Due to the good consistency of the documents this works quite well, however now I do not know how to go on from here. I guess ideally I could generate one new “doughter-document” specifically from those lines identified by my approach.
How could I do this?
I’d also appreciate any idea of how to address this problem alternatively :)
I don't have the exact answer to your problem but I think you can address this by regex-filtering text between two known headlines. Unfortunately, I am not an expert on regex strings but others might be able to help you there. You would then end up with your individual parts of the document neatly arranged in columns form which you can do further processing.
an alternative would be to use a Java Snippet node an append a column with a number. For each "EndCut-Desc" the numer is incremented. You could then group by the number column and aggregate all strings, words or terms having the same number assigned.

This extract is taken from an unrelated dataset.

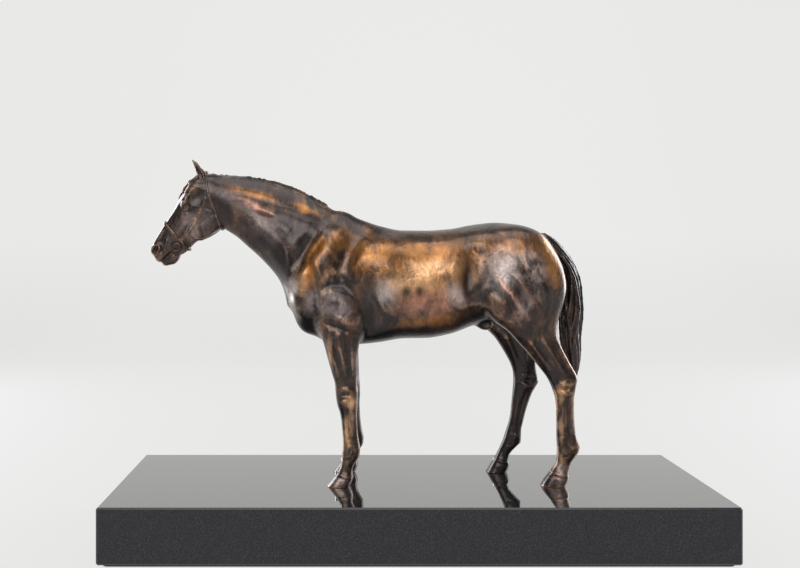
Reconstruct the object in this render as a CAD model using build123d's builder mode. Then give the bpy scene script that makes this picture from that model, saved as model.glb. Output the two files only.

The Group By node can aggregate strings by concatenating them with a given separator.
Attached you find a workflow using the Java Snippet node to count specific marker strings.
Hi Jerry, thanks a lot for your answer. The CutMarks that are set in the table are done by RegEx filtering, however my difficulty is how to address the lines in between the CutMarks e.g. by a RegEx. I'd like the text to be completely arbitrary which is why it might become difficult to stick to RegEx, as far as I understood it from now...
thank you for your quick and custom-made code-reply!
I'll definitely use the Group by node to aggregate the text as you proposed this sound like a good and simple approach.
Concerning the code you provided: unfortunately my Java is not sufficient to optimize it fully to my needs. Currently the code will change the number every time if finds a mark. However this means all lines will end up with a number which is not exactly what I was looking for. I'd like to discard all lines that are out of the Start-End Mark borders (i.e. in End-Start blocks, or before the first Start and the last End-Mark).
In addition, since I'm using different "subclasses" that repeatedly occur in every document (lets call them part, A, B, C) it would be ideal to assign these identical "subclasses" to the document parts.
You can find your modified workflow below to explain a little better what I am looking for (see "desired outcome" in the input table).
How could I optimize your snipped to obtain the desired output?
attached you find the customized Java Snippet Node that produces your desired output.
Works like a charm…
Thanks Kilian for the excellent support!